Mall shooting suspect apprehended days after police shoot, kill wrong man: Officials

Mall shooting suspect apprehended days after police shoot, kill wrong man: Officials

A 20-year-old man has been apprehended in connection with a Thanksgiving shooting incident that turned deadly at a shopping mall in Hoover, Alabama.

The initial shooting, which injured two people, set off a chain reaction in which a police officer shot and killed a man whose family claims was just trying to help calm the chaos, authorities said Thursday.

Erron Martez Dequan Brown was taken into custody in Fairburn, Georgia, Thursday morning for the attempted murder of 18-year-old Brian Xavier Wilson in a shooting at the Riverchase Galleria mall, according to the Alabama Law Enforcement Agency.

That shooting — in which Wilson and a 12-year-old bystander were injured — also led to the fatal police-involved shooting of 21-year-old Emantic Fitzgerald Bradford, according to authorities.

Bradford, who was armed, was shot by police after another man, first suspected to be Bradford but now believed to be Brown, and the 18-year-old got into a physical altercation, Hoover police said.

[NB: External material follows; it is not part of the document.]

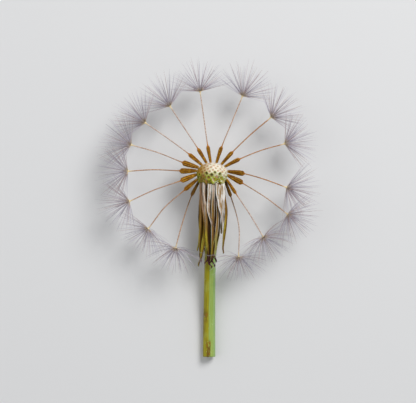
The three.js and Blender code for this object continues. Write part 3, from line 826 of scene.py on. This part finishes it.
def collarRing():
    rings, sides = bract["collarRings"], bract["collarSides"]
    points = []
    for ring in range(rings):
        share = ring / (rings - 1)
        y = mix(bract["collarTop"], bract["collarFoot"], share)
        for turn in turns(sides):
            ridge = bract["ridgeHeight"] * cos(bract["ridges"] * turn)
            ridge += bract["lumpHeight"] * wobble(5 * cos(turn), -5 * sin(turn), y)
            level = alongStops(bract["collarStops"], share) + ridge
            points.append(Vector((-level * sin(turn), y, level * cos(turn))))
    return points, ringFaces(rings, sides)


def makeBracts():
    parts = MeshParts(*bractMarks)
    # the collar under the dome is given painted shade through its inner and dark values
    collar = {"along": 0.0, "across": 0.2, "inner": 0.3, "tone": 0.5, "pale": -0.1, "olive": 0.5}
    parts.add(collarRing(), **collar, warm=1.0, dark=0.5, hooked=0.0)
    for number, row in enumerate(bracts):
        shape, marks = bractStrap(row, number)
        shared = {name: row[name] for name in ("pale", "olive", "warm", "dark")}
        hooked = ease(abs(row["hook"]), *bract["hookDry"])
        parts.add(shape, **marks, **shared, tone=number / len(bracts), hooked=hooked)
    parts.build("bractStraps", bractMaterial(), "bracts")


makeBracts()
print("bracts made")


achene = {
    "length": 3.95,
    "halfWidth": 0.6,
    "flatness": 0.58,  # thickness over width
    "ribs": 7,
    "teeth": 9.0,  # rows of teeth on the ribs below the shoulder
    "toothHeight": 0.13,
    "toothRange": (0.45, 0.75, 0.88, 0.95),  # where teeth begin, are full, fade and end
    "ribLevel": 0.4,  # share of a rib's height that lies inside the outline
    "bodyEnd": 1.06,  # the body's rings go this far, to its length: the last are already beak
    "shoulderRise": 0.2,  # height of the shoulder, to that of the plume
    "rings": 96,
    "beakRings": 44,
    "sides": 56,
    "beakRadius": 0.125,
    "beakRagged": 0.05,
    "beakFlare": (0.25, 0.97),  # how much wider it ends, and from which share of its length
    "rootGap": 0.04,
    # share of the length, then: share of the half width, height of the ribs, roundness
    "widthStops": [
        (0, 0.5), (0.12, 0.67), (0.4, 0.89), (0.66, 1), (0.85, 0.96), (0.915, 0.74), (0.955, 0.4),
        (1, 0.22),
    ],
    "ribStops": [(0, 0.03), (0.15, 0.09), (0.7, 0.12), (0.88, 0.18), (0.95, 0.05), (1, 0)],
    "roundStops": [(0, 0.6), (0.15, 0.35), (0.4, 0.08), (0.9, 0.1), (0.95, 0.6), (1, 1)],
}
acheneMarks = ("body", "beak", "rib", "warmth", "shade")


def seedLine(seed):  # from the dome through the body and along the beak to the plume
    lean = Vector((sin(radians(seed["lean"])), cos(radians(seed["lean"])), 0))
    hub = Vector(seed["hub"])
    root = seedRoot(seed) + lean * achene["rootGap"]
    shoulder = root + lean * achene["length"]
    shoulder.z = achene["shoulderRise"] * hub.z
    run = hub - shoulder
    sideways = Vector((run.y, -run.x, 0)).normalized()
    middle = shoulder.lerp(hub, 0.5) + sideways * seed["bow"]
    return SmoothLine([root, shoulder, middle, hub - run.normalized() * plume["knobFoot"]])


def acheneMaterial():
    shader = Shader("seedCoat", Specular_IOR_Level=0.12)
    body, beak, rib, warmth, shade = (shader.mark(name) for name in acheneMarks)
    clouds = shader.noise(0.9, 2)
    grain = shader.noise(3.2, 3)
    blotches = shader.noise(2.0, 3)
    fine = shader.noise(14.0, 3)
    # painted light and shade: rib crests lighter and grooves darker, mixed with the seed's real
    # mottling
    light = (rib + 1.8 * (blotches - 0.5)).rise(0.15, 0.75)
    coat = shader.blend(light, (0.11, 0.036, 0.001), (0.43, 0.19, 0.003))
    # painted shade: large soft darker patches across the seeds
    coat = shader.blend(clouds.rise(0.47, 0.6) * 0.55, coat, (0.15, 0.05, 0.001))
    # painted highlight: bright golden patches on the rib crests
    coat = shader.blend(blotches.rise(0.52, 0.68) * rib * 0.6, coat, (0.70, 0.42, 0.05))
    coat = shader.blend(grain.rise(0.55, 0.64) * 0.5, coat, (0.12, 0.035, 0.002))
    coat = shader.blend(body.rise(0.84, 0.95), coat, (0.42, 0.16, 0.012))
    coat = shader.blend(body.rise(0.12, 0.0) * 0.5, coat, (0.60, 0.36, 0.08))
    pale = shader.blend(grain.rise(0.4, 0.65), (0.42, 0.29, 0.23), (0.68, 0.55, 0.47))
    orange = shader.blend(grain.rise(0.4, 0.65), (0.30, 0.11, 0.012), (0.52, 0.24, 0.06))
    stalk = shader.blend(warmth, pale, orange)
    stalk = shader.blend(beak.rise(0.16, 0.0) * 0.8, stalk, (0.46, 0.20, 0.03))
    stalk = shader.blend(beak.rise(0.9, 1.0) * 0.8, stalk, (0.86, 0.72, 0.44))
    colour = shader.blend(beak.rise(0.0, 0.02), coat, stalk)
    colour = shader.blend(shade * beak.rise(0.5, 0.1) * 0.85, colour, (0.07, 0.035, 0.004))
    return shader.finish(colour, 0.36 + 0.25 * grain, fine, 0.03, 0.5)


def makeAchene(seed, number, coat):
    line = seedLine(seed)
    sides, bodyRings, beakRings = achene["sides"], achene["rings"], achene["beakRings"]
    bodyShare = achene["length"] * achene["bodyEnd"] / line.length
    begin, full, last, end = achene["toothRange"]
    flare, flareStart = achene["beakFlare"]
    points, body, beak, ribs = [], [], [], []
    places = [(bodyShare * step / bodyRings, step / bodyRings, 0.0) for step in range(bodyRings)]
    for step in range(beakRings):
        share = step / (beakRings - 1)
        places.append((mix(bodyShare, 1, share), 1.0, share))
    for place, bodyPart, beakPart in places:
        ahead = line.ahead(place)
        side, up = squareTo(ahead)
        middle = line.at(place)
        half = achene["halfWidth"] * alongStops(achene["widthStops"], bodyPart)
        if bodyPart == 1:
            half = mix(half, achene["beakRadius"], ease(beakPart, 0, 0.06))
            ragged = achene["beakRagged"] * wobble(60 * beakPart, number * 7)
            half *= 1 + ragged + flare * ease(beakPart, flareStart, 1)
        thick = half * mix(achene["flatness"], 1, alongStops(achene["roundStops"], bodyPart))
        ribHeight = alongStops(achene["ribStops"], bodyPart)
        toothed = ease(bodyPart, begin, full) * ease(bodyPart, end, last)
        for turn in turns(sides):
            crest = 0.5 + 0.5 * cos(achene["ribs"] * turn)
            rib = round(achene["ribs"] * turn / pi)
            tooth = (achene["teeth"] * bodyPart * 2 + 0.5 * rib) % 1
            raised = achene["toothHeight"] * toothed * tooth * crest ** 3
            out = 1 + ribHeight * (crest - achene["ribLevel"]) + raised
            out += 0.02 * wobble(3 * cos(turn), 12 * bodyPart, number)
            spot = Vector((half * out * cos(turn), thick * out * sin(turn)))
            spot.rotate(Matrix.Rotation(radians(seed["roll"]), 2))
            points.append(middle + side * spot.x + up * spot.y)
            body.append(bodyPart)
            beak.append(beakPart)
            ribs.append(crest)
    parts = MeshParts(*acheneMarks)
    shape = (points, ringFaces(len(places), sides))
    parts.add(shape, body=body, beak=beak, rib=ribs, warmth=seed["warmth"], shade=seed["shade"])
    name = f"seed{number + 1:02d}"
    parts.build(name + "Achene", coat, f"seed_{number + 1:02d}_achene")
    return line


plume = {
    "hairs": 76,
    "hairLength": 8.8,
    "shortest": 0.8,  # share of the full length
    "hubOpen": 101,  # degrees from the axis down to which hairs grow
    "bendAt": 0.55,
    "looseness": (7, 40),  # degrees that a hair may stray on the first try and on the last
    "tries": 40,
    "swing": 1.5,  # its stray round the axis, to that away from it
    "lastLength": 0.4,  # share of its length that a hair has on the last try
    "waviness": 0.12,
    "waveTurn": 5,  # radians of the wave along a hair
    "floorSpread": 0.15,  # most that hairs on the surface differ in height
    "hairSteps": 13,
    "hairSides": 4,
    "radiusStops": [(0, 0.066), (0.1, 0.052), (0.65, 0.038), (1, 0.012)],
    "bristleGap": 0.3,
    "bristle": (0.016, 0.055, 0.17),  # half width, height and reach forward
    "bristleScale": (1.15, 0.6),  # their size at the root and at the tip of a hair
    "bristleRoom": 0.2,  # this near the surface they don't point down
    "knobFoot": 0.42,
    "knobRadius": 0.16,
    # distance along the axis, and radius
    "knobStops": [
        (-0.44, 0.125), (-0.3, 0.14), (-0.14, 0.25), (-0.02, 0.31), (0.08, 0.25), (0.14, 0.08),
    ],
    "knobRings": 16,
    "knobSides": 28,
    "knobRibs": 9,
    "knobRibHeight": 0.06,
    "clearTop": -2,  # from here down hairs stay clear of the bracts, and then of the stem
    "bractsEnd": -23.5,
    "bractsReach": 3.7,  # radius round the stem that the bracts need
    "stemReach": 1.75,
}
plumeMarks = ("along", "tint", "knob")


def plumeMaterial():
    shader = Shader("plumeHair", Specular_IOR_Level=0.5)
    along, tint, knob = (shader.mark(name) for name in plumeMarks)
    sheen = shader.streaks(3, along * 9, tint * 60)
    silver = shader.blend(tint.rise(0.0, 0.6), (0.27, 0.24, 0.30), (0.56, 0.52, 0.60))
    rosy = shader.blend(sheen.rise(0.35, 0.65), (0.30, 0.18, 0.17), (0.48, 0.33, 0.31))
    colour = shader.blend(tint.rise(0.68, 0.85) * 0.85, silver, rosy)
    colour = shader.blend(sheen.rise(0.5, 0.7) * 0.3, colour, (0.66, 0.62, 0.70))
    colour = shader.blend(along.rise(0.17, 0.02) * 0.85, colour, (0.78, 0.64, 0.42))
    colour = shader.blend(knob, colour, (0.90, 0.74, 0.40))
    return shader.finish(colour, 0.42 + 0.2 * sheen, sheen, 0.01, 0.4)


def isClear(path):
    for spot in path:
        middle = stemMiddle(spot.y)
        reach = plume["bractsReach"] if spot.y > plume["bractsEnd"] else plume["stemReach"]
        if spot.y < plume["clearTop"] and hypot(spot.x - middle.x, spot.z - middle.z) < reach:
            return False
    return True


def hairPath(seed, axis, outward, fall, chance):
    hub = Vector(seed["hub"])
    root = (axis * cos(fall) + outward * sin(fall)) * plume["knobRadius"]
    crown = mix(seed["crown"], 1, min(1, fall / radians(90)))
    full = plume["hairLength"] * crown * mix(plume["shortest"], 1, chance.random())
    for attempt in range(plume["tries"]):
        share = attempt / plume["tries"]
        loose = mix(*plume["looseness"], share)
        length = full * mix(1, plume["lastLength"], share ** 2)
        angle = fall * seed["open"] / plume["hubOpen"]
        angle += radians(loose * (chance.random() - 0.5))
        swing = radians(plume["swing"] * loose) * (chance.random() - 0.5)
        sideways = Matrix.Rotation(swing, 3, axis) @ outward
        way = axis * cos(angle) + sideways * sin(angle)
        bend = root + way * plume["bendAt"] * length
        tip = (way * length - axis * seed["curl"] * sin(angle)).normalized() * length
        swerve = way.cross(axis).normalized() if way.cross(axis).length > 1e-3 else sideways
        lift = plume["waviness"] * chance.uniform(-1, 1)
        phase = chance.uniform(0, 6)
        path = []
        for step in range(plume["hairSteps"]):
            part = step / (plume["hairSteps"] - 1)
            spot = root.lerp(bend, part).lerp(bend.lerp(tip, part), part) + hub
            spot += swerve * lift * sin(plume["waveTurn"] * part + phase) * part
            spread = plume["floorSpread"] * part * (0.5 + 0.5 * sin(phase))
            spot.z = max(spot.z, floorLevel + head["floorRoom"] + spread)
            path.append(spot)
        if isClear(path):
            break
    return path


def bristles(path, chance):  # small teeth that lean towards the hair's tip
    length = sum((b - a).length for a, b in zip(path, path[1:]))
    count = int(length / plume["bristleGap"])
    steps = len(path) - 1
    shapes = []
    for tooth in range(2, count):
        share = tooth / count
        index = min(int(share * steps), steps - 1)
        ahead = (path[index + 1] - path[index]).normalized()
        foot = path[index].lerp(path[index + 1], share * steps - index)
        side, up = squareTo(ahead, ahead.orthogonal())
        turn = tooth * goldenTurn + chance.uniform(-0.4, 0.4)
        out = side * cos(turn) + up * sin(turn)
        if foot.z < floorLevel + plume["bristleRoom"]:
            out.z = abs(out.z)
        radius = alongStops(plume["radiusStops"], share)
        scale = mix(*plume["bristleScale"], share)
        width, height, reach = (value * scale for value in plume["bristle"])
        shapes.append((spike(foot + out * 0.5 * radius, out, ahead, width, height, reach), share))
    return shapes


def knobShape(hub, axis):
    side, up = squareTo(axis, axis.orthogonal())
    first, last = plume["knobStops"][0][0], plume["knobStops"][-1][0]
    rings, sides = plume["knobRings"], plume["knobSides"]
    points = []
    for ring in range(rings):
        place = mix(first, last, ring / (rings - 1))
        middle = hub + axis * place
        radius = alongStops(plume["knobStops"], place)
        for turn in turns(sides):
            out = radius * (1 + plume["knobRibHeight"] * cos(plume["knobRibs"] * turn))
            points.append(middle + side * out * cos(turn) + up * out * sin(turn))
    return points, ringFaces(rings, sides)


def makePlume(seed, number, axis, hairSkin):
    chance = random.Random(301 + 17 * number)
    hub = Vector(seed["hub"])
    parts = MeshParts(*plumeMarks)
    parts.add(knobShape(hub, axis), along=0.0, tint=0.2, knob=1.0)
    side, up = squareTo(axis, axis.orthogonal())
    start = chance.uniform(0, 2 * pi)
    steps, sides = plume["hairSteps"], plume["hairSides"]
    for hair in range(plume["hairs"]):
        share = (hair + 0.5) / plume["hairs"]
        fall = acos(1 - share * (1 - cos(radians(plume["hubOpen"]))))
        turn = start + hair * goldenTurn
        outward = side * cos(turn) + up * sin(turn)
        path = hairPath(seed, axis, outward, fall, chance)
        tint = chance.random()
        places = [step / (steps - 1) for step in range(steps)]
        radii = [alongStops(plume["radiusStops"], place) for place in places]
        along = [place for place in places for _ in range(sides)]
        parts.add(tube(path, radii, sides), along=along, tint=tint, knob=0.0)
        for shape, place in bristles(path, chance):
            parts.add(shape, along=place, tint=tint, knob=0.0)
    name = f"seed{number + 1:02d}"
    parts.build(name + "Plume", hairSkin, f"seed_{number + 1:02d}_plume")


def makeSeeds():
    coat, hairSkin = acheneMaterial(), plumeMaterial()
    for number, seed in enumerate(seeds):
        line = makeAchene(seed, number, coat)
        makePlume(seed, number, line.ahead(1), hairSkin)


makeSeeds()
print("seeds made")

Authorities initially said they believed Bradford pulled out a gun and shot and injured the 18-year-old.

In the moments following the shooting, as Hoover police responded and worked to secure the scene, Bradford, who had a gun in his hand, was shot and killed by an officer, authorities said.

However, police later said Bradford did not fire his gun in that initial altercation with the teen and that the suspected gunman was actually at-large.

“They killed him for no reason at all. He wasn’t the shooter,” Bradford’s aunt, Catherine Jewell, told reporters Saturday. “He was a great guy, he was very respectable…They did him wrong.”

Hoover Mayor Frank Brocato, Hoover Police Chief Nicholas Derzis and a city councilman have met with Bradford’s family, expressing “their sincerest condolences and prayers,” the city said in a statement. “Chief Derzis acknowledged and apologized for the issuance of an inaccurate public statement in the wake of this tragedy that implied that Mr. Bradford was the suspected shooter.”

The Alabama Law Enforcement Agency is leading the ongoing investigation.

Before Thursday’s arrest was announced, Hoover City Councilman Derrick Murphy told reporters he has requested the ALEA release information on the case to the public by noon on Monday.

“Mayor Frank Bracato, Chief Derzis and my fellow council members are all in full support of this request,” said Murphy.

He said if ALEA does not comply with the request, Derzis will decided whether to “release the limited information on his own.”

Community members and members of Bradford’s family have accused the police department of attempting to cover up in the incident, and have demanded the police department release police body-cam footage and surveillance video from the mall that captured the initial shooting as well as the officer-involved shooting of Bradford, who had a permit to carry a concealed weapon.

“We want to and are committed to getting to the truth and getting it right,” Bracato said at the news conference. “I’ve also taken time to talk to the members of the Hoover City Council, the chief of police and others to address serious issues that has caused tension in our country and now in our community.

State investigators asked for patience in a statement Thursday, saying, “It is highly likely that prematurely releasing information, including video evidence, would have hampered the investigation’s progress thus far, even to the point of deterring key witnesses. As other witnesses continue to come forward, it is imperative for the integrity of the investigation that SBI continue to keep confidential information Agents obtain.”

Once Brown is extradited from Georgia he will be booked into the Jefferson County Jail in Birmingham on a $150,000 bond, authorities said. More charges are expected later in the investigation, authorities added.